What the task requires
Set down, exactly as they appear, the lines from the line holding "nodes = board_staves()" through the line holding "if empty is", inclusive; output nothing outside that range.

== Data

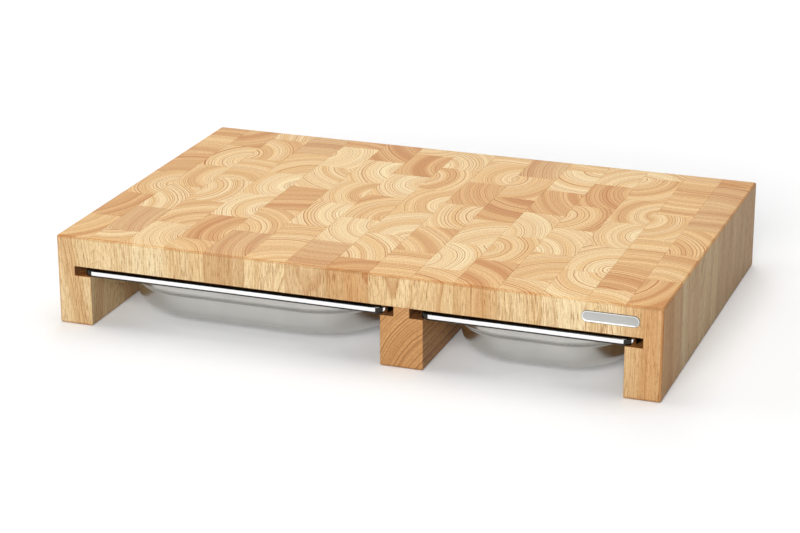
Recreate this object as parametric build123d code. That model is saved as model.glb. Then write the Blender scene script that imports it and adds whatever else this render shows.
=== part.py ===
from build123d import *
import os

# An end-grain chopping board on two legs and a centre runner, with two pressed
# steel trays that hang by their rims in grooves under the board and slide out
# to the front and to the back.
# Millimetres. X runs along the front, Y runs to the back, Z is up.
# The origin is on the floor, under the middle of the board.

# trays: one deep-drawn sheet each, with a turned-down rim
tray_length = 325.0
wide_tray_width = 265.0
narrow_tray_width = 176.0
tray_depth = 41.0
sheet = 0.8
rim_height = 6.5
rim_corner_radius = 13.0
rim_bend_radius = 2.0
rim_return = 3.2
lip_bend_radius = 1.8
flange_width = 12.0
mouth_bend_radius = 2.0
wide_mouth_corner_radius = 70.0
narrow_mouth_corner_radius = 55.0
upper_wall_height = 15.5
ledge_inset = 5.5
ledge_drop = 5.0
ledge_bend_radius = 3.0
wall_lean = 3.0
floor_bend_radius = 11.0

# board: thickness of the end-grain slab and the wood round the grooves
slab_thickness = 25.0
board_height = 75.0
leg_thickness = 29.0
groove_depth = 14.0
neck_thickness = 13.0
runner_groove_depth = 11.0

# fits between a tray's rim and its grooves
rim_rest_gap = 0.1
rim_headroom = 1.4
rim_side_clearance = 4.0

# staves of the slab and the end-grain blocks glued up in each of them
stave_width = 34.6
block_length = 61.4
first_block_length = 59.0
shortest_block = 12.0

# rounded outside edges of the wood
edge_rounding = 1.8

# blank name plate on the front edge of the slab
badge_length = 45.0
badge_height = 9.0
badge_thickness = 0.9
badge_border = 0.9
badge_panel_depth = 0.3
badge_from_side = 40.3

# places that follow from the sizes above
side_wall = leg_thickness - groove_depth
wide_bay = wide_tray_width + 2 * rim_side_clearance
narrow_bay = narrow_tray_width + 2 * rim_side_clearance
board_width = 2 * side_wall + wide_bay + neck_thickness + narrow_bay
board_depth = tray_length
half_width = board_width / 2
half_depth = board_depth / 2
slab_bottom = board_height - slab_thickness
groove_floor = slab_bottom - rim_headroom - rim_height - rim_rest_gap
rim_bottom = groove_floor + rim_rest_gap
rim_top = rim_bottom + rim_height
wide_bay_start = -half_width + side_wall
neck_start = wide_bay_start + wide_bay
narrow_bay_start = neck_start + neck_thickness
wide_tray_x = wide_bay_start + wide_bay / 2
narrow_tray_x = narrow_bay_start + narrow_bay / 2
runner_start = neck_start - runner_groove_depth


def box_between(low, high):
    size = [end - start for start, end in zip(low, high)]
    return Pos(*low) * Box(*size, align=Align.MIN)


def groove_cut(start, end):
    return box_between((start, -half_depth, groove_floor), (end, half_depth, slab_bottom))


def rounded_envelope():
    block = box_between((-half_width, -half_depth, 0), (half_width, half_depth, board_height))
    return fillet(block.edges(), edge_rounding)


def stave_edges():
    # whole staves fill the middle, and the two beside the legs are trimmed alike
    inner_width = board_width - 2 * leg_thickness
    whole_count = int(inner_width // stave_width) - 1
    trimmed_width = (inner_width - whole_count * stave_width) / 2
    first_whole = -half_width + leg_thickness + trimmed_width
    edges = [-half_width, -half_width + leg_thickness]
    edges += [first_whole + index * stave_width for index in range(whole_count + 1)]
    edges += [half_width - leg_thickness, half_width]
    return edges


def block_seams(stave_index):
    # neighbouring staves are shifted by half a block, as in a brick wall
    length = first_block_length - (stave_index % 2) * block_length / 2
    seams = [-half_depth]
    while length < board_depth - shortest_block:
        seams.append(-half_depth + length)
        length += block_length
    seams.append(half_depth)
    return seams


def leg_stave(start, end, groove_start, groove_end):
    leg = box_between((start, -half_depth, 0), (end, half_depth, board_height))
    long_foot_edges = leg.edges().filter_by(Axis.Y).group_by(Axis.Z)[0]
    inner_foot_edge = long_foot_edges.sort_by(lambda edge: abs(edge.center().X))[0]
    leg = fillet(inner_foot_edge, edge_rounding)
    return leg - groove_cut(groove_start, groove_end)


def slab_stave(start, end):
    return box_between((start, -half_depth, slab_bottom), (end, half_depth, board_height))


def cut_into_blocks(stave, stave_index, envelope):
    seams = block_seams(stave_index)
    box = stave.bounding_box()
    blocks = []
    for front, back in zip(seams, seams[1:]):
        cell = box_between((box.min.X, front, box.min.Z), (box.max.X, back, box.max.Z))
        blocks += (stave & cell & envelope).solids()
    return blocks


def centre_runner():
    runner_end = narrow_bay_start + runner_groove_depth
    runner = box_between((runner_start, -half_depth, 0), (runner_end, half_depth, slab_bottom))
    runner = fillet(runner.faces().sort_by(Axis.Z)[0].edges(), edge_rounding)
    return runner - groove_cut(runner_start, neck_start) - groove_cut(narrow_bay_start, runner_end)


def sheet_section(points, radii):
    # a bent strip of sheet metal, drawn as distance inward against height
    line = FilletPolyline(*points, radius=radii)
    return make_face(offset(line, amount=sheet, side=Side.LEFT).edges())


def carried_round(section, width, corner_radius):
    # carries a section round a rounded rectangle: four straight runs and four bends
    pieces = []
    for quarter in range(4):
        across = width if quarter % 2 == 0 else tray_length
        along = tray_length if quarter % 2 == 0 else width
        run = along - 2 * corner_radius
        side = Plane(origin=(across / 2, -run / 2, 0), x_dir=(-1, 0, 0), z_dir=(0, 1, 0))
        bend_axis = Axis((across / 2 - corner_radius, run / 2, 0), (0, 0, 1))
        start_face = side * section
        straight = extrude(start_face, run, dir=(0, 1, 0))
        bend = revolve(Pos(0, run, 0) * start_face, bend_axis, 90)
        pieces += [Rot(0, 0, 90 * quarter) * straight, Rot(0, 0, 90 * quarter) * bend]
    return pieces


def flat_plate(width, inset, corner_radius, height):
    outline = RectangleRounded(width - 2 * inset, tray_length - 2 * inset, corner_radius)
    return Pos(0, 0, height) * extrude(outline, sheet)


def tray_rim(width):
    points = [
        (flange_width / 2 + sheet, rim_top),
        (0, rim_top),
        (0, rim_bottom),
        (rim_return, rim_bottom),
    ]
    radii = [rim_bend_radius, lip_bend_radius]
    return carried_round(sheet_section(points, radii), width, rim_corner_radius)


def tray_flange(width, mouth_radius):
    outer_inset = flange_width / 2
    hole_inset = flange_width - mouth_bend_radius - sheet
    height = rim_top - sheet
    plate = flat_plate(width, outer_inset, rim_corner_radius - outer_inset, height)
    return plate - flat_plate(width, hole_inset, mouth_radius + flange_width - hole_inset, height)


def tray_basin(width, mouth_radius):
    basin_floor = rim_top - tray_depth
    ledge_top = rim_top - upper_wall_height
    lower_wall_inset = flange_width + ledge_inset
    floor_edge_inset = lower_wall_inset + wall_lean
    floor_inset = floor_edge_inset + floor_bend_radius
    points = [
        (flange_width - mouth_bend_radius - 2 * sheet, rim_top - sheet),
        (flange_width, rim_top - sheet),
        (flange_width, ledge_top),
        (lower_wall_inset, ledge_top - ledge_drop),
        (floor_edge_inset, basin_floor),
        (floor_inset + 2 * sheet, basin_floor),
    ]
    radii = [mouth_bend_radius - sheet, ledge_bend_radius, ledge_bend_radius, floor_bend_radius]
    corner = flange_width + mouth_radius
    walls = carried_round(sheet_section(points, radii), width, corner)
    return walls + [flat_plate(width, floor_inset, corner - floor_inset, basin_floor)]


def tray(width, mouth_radius, centre_x):
    body = Part() + tray_rim(width) + tray_basin(width, mouth_radius)
    body += tray_flange(width, mouth_radius)
    return Pos(centre_x, 0, 0) * body


def badge():
    front = Plane(
        origin=(half_width - badge_from_side, -half_depth, board_height - slab_thickness / 2),
        x_dir=(1, 0, 0),
        z_dir=(0, -1, 0),
    )
    panel_length = badge_length - 2 * badge_border
    panel_height = badge_height - 2 * badge_border
    plate = extrude(SlotOverall(badge_length, badge_height), badge_thickness)
    panel = extrude(SlotOverall(panel_length, panel_height), badge_panel_depth)
    return front * (plate - Pos(0, 0, badge_thickness - badge_panel_depth) * panel)


def board_staves():
    envelope = rounded_envelope()
    edges = stave_edges()
    last = len(edges) - 2
    staves = {}
    for index, (start, end) in enumerate(zip(edges, edges[1:])):
        if index == 0:
            name = "left_leg_stave"
            stave = leg_stave(start, end, wide_bay_start, end)
        elif index == last:
            name = "right_leg_stave"
            stave = leg_stave(start, end, start, half_width - side_wall)
        else:
            name = f"slab_stave_{index:02d}"
            stave = slab_stave(start, end)
        staves[name] = Compound(cut_into_blocks(stave, index, envelope))
    return staves


nodes = board_staves()
nodes["centre_runner"] = centre_runner()
nodes["wide_tray"] = tray(wide_tray_width, wide_mouth_corner_radius, wide_tray_x)
nodes["narrow_tray"] = tray(narrow_tray_width, narrow_mouth_corner_radius, narrow_tray_x)
nodes["name_plate"] = badge()

os.makedirs("parts", exist_ok=True)
for name, shape in nodes.items():
    export_step(shape, f"parts/{name}.step")
    print(name, len(shape.solids()), "solids", round(shape.volume), "mm3")
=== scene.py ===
import math
import random

import bmesh
import bpy
from mathutils import Matrix, Vector


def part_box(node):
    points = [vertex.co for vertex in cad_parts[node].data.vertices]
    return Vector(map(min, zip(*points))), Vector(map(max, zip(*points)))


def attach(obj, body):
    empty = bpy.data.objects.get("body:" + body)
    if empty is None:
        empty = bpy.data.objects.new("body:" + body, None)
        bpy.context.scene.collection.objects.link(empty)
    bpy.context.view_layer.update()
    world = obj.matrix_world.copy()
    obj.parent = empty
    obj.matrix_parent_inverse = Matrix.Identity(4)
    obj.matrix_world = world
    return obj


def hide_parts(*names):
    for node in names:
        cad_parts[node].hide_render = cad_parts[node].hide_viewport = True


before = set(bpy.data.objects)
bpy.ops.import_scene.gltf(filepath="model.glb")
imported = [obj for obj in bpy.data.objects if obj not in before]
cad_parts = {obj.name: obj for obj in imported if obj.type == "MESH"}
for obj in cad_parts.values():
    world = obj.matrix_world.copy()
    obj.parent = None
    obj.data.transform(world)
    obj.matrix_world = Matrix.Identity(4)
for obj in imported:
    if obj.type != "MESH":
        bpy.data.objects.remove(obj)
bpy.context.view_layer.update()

# Metres. X runs along the front, Y runs to the back, Z is up.
# The corners of the CAD pieces, which the sizes below follow.
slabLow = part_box("slab_stave_01")[0]
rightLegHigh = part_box("right_leg_stave")[1]
runnerLow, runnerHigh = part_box("centre_runner")
wideLow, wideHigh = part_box("wide_tray")
narrowLow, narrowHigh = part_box("narrow_tray")
plateLow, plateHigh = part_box("name_plate")


# node helpers
def srgb(red, green, blue):
    channels = [value / 255 for value in (red, green, blue)]
    return [c / 12.92 if c <= 0.04045 else ((c + 0.055) / 1.055) ** 2.4 for c in channels] + [1.0]


def addNode(tree, kind, inputs=None, **settings):
    made = tree.nodes.new(kind)
    for key, value in settings.items():
        setattr(made, key, value)
    for key, value in (inputs or {}).items():
        if isinstance(value, bpy.types.NodeSocket):
            tree.links.new(value, made.inputs[key])
        else:
            made.inputs[key].default_value = value
    return made


def calc(tree, operation, a, b=None, clamp=False):
    inputs = {0: a} if b is None else {0: a, 1: b}
    return addNode(tree, "ShaderNodeMath", inputs, operation=operation, use_clamp=clamp).outputs[0]


def vectorCalc(tree, operation, a, b=None, output=0):
    inputs = {0: a} if b is None else {0: a, 1: b}
    return addNode(tree, "ShaderNodeVectorMath", inputs, operation=operation).outputs[output]


def scaled(tree, vector, factor):
    inputs = {0: vector, "Scale": factor}
    return addNode(tree, "ShaderNodeVectorMath", inputs, operation="SCALE").outputs[0]


def separate(tree, vector):
    return addNode(tree, "ShaderNodeSeparateXYZ", {0: vector}).outputs


def noise(tree, vector, scale, detail, roughness=0.5, output="Fac"):
    inputs = {"Vector": vector, "Scale": scale, "Detail": detail, "Roughness": roughness}
    return addNode(tree, "ShaderNodeTexNoise", inputs).outputs[output]


def stretchedNoise(tree, position, stretch, detail, roughness=0.5):
    return noise(tree, vectorCalc(tree, "MULTIPLY", position, stretch), 1, detail, roughness)


def noiseAlong(tree, position, scale):
    inputs = {"W": position, "Scale": scale, "Detail": 1.0}
    return addNode(tree, "ShaderNodeTexNoise", inputs, noise_dimensions="1D").outputs["Fac"]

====

The solution
nodes = board_staves()
nodes["centre_runner"] = centre_runner()
nodes["wide_tray"] = tray(wide_tray_width, wide_mouth_corner_radius, wide_tray_x)
nodes["narrow_tray"] = tray(narrow_tray_width, narrow_mouth_corner_radius, narrow_tray_x)
nodes["name_plate"] = badge()

os.makedirs("parts", exist_ok=True)
for name, shape in nodes.items():
    export_step(shape, f"parts/{name}.step")
    print(name, len(shape.solids()), "solids", round(shape.volume), "mm3")
=== scene.py ===
import math
import random

import bmesh
import bpy
from mathutils import Matrix, Vector


def part_box(node):
    points = [vertex.co for vertex in cad_parts[node].data.vertices]
    return Vector(map(min, zip(*points))), Vector(map(max, zip(*points)))


def attach(obj, body):
    empty = bpy.data.objects.get("body:" + body)
    if empty is None:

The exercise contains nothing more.